Q1: What exactly are the ‘pause letters’ at the center of the FDIC lawsuit?
The ‘pause letters’ are confidential communications the FDIC allegedly sent to certain banks. They urged those institutions to temporarily halt or reconsider providing banking services to cryptocurrency-related businesses. Their exact wording remains undisclosed until the FDIC releases them per the lawsuit settlement.

Q2: Who filed the lawsuit against the FDIC, and why?
The lawsuit was filed by History Associates Inc., a historical research firm. They filed the suit after the FDIC denied their Freedom of Information Act (FOIA) request for the pause letters. History Associates was acting on behalf of the cryptocurrency exchange Coinbase, which sought the documents to understand regulatory pressures affecting its banking partnerships.

Q3: What is ‘Operation Choke Point 2.0’?
‘Operation Choke Point 2.0′ is an unofficial term used by critics. It describes an alleged coordinated effort by multiple U.S. financial regulators to restrict cryptocurrency companies’ access to banking services. This is done through informal pressure, guidance revisions, and enforcement actions, rather than through formal, public rulemaking.

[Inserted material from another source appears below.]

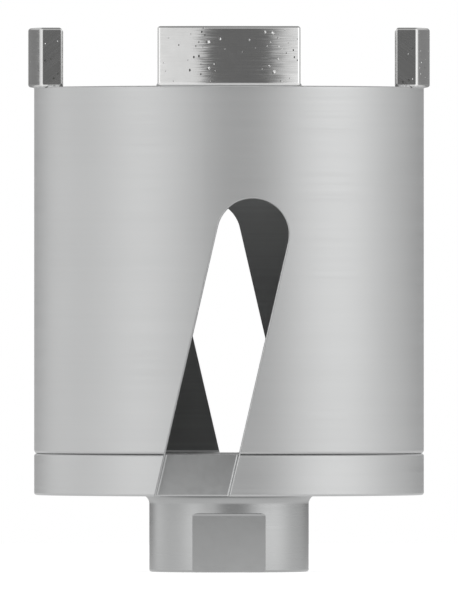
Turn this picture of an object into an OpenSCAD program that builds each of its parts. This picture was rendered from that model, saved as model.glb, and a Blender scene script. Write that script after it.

Q4: What did the FDIC agree to in the lawsuit settlement?
The FDIC agreed to two main terms. First, it will pay all legal costs and attorney fees for the plaintiff, History Associates Inc. Second, it will modify specific internal procedures governing how it processes and responds to certain types of FOIA requests, potentially making it easier to obtain similar documents in the future.

Q5: How does this lawsuit outcome affect the average cryptocurrency user or company?
For crypto companies, the outcome is a positive step toward clearer ‘rules of the road.’ It challenges opaque regulatory pressure that can suddenly cut off essential banking services. For users, greater transparency and stability in crypto-banking relationships can lead to more reliable services, better consumer protection, and a healthier, more compliant industry overall.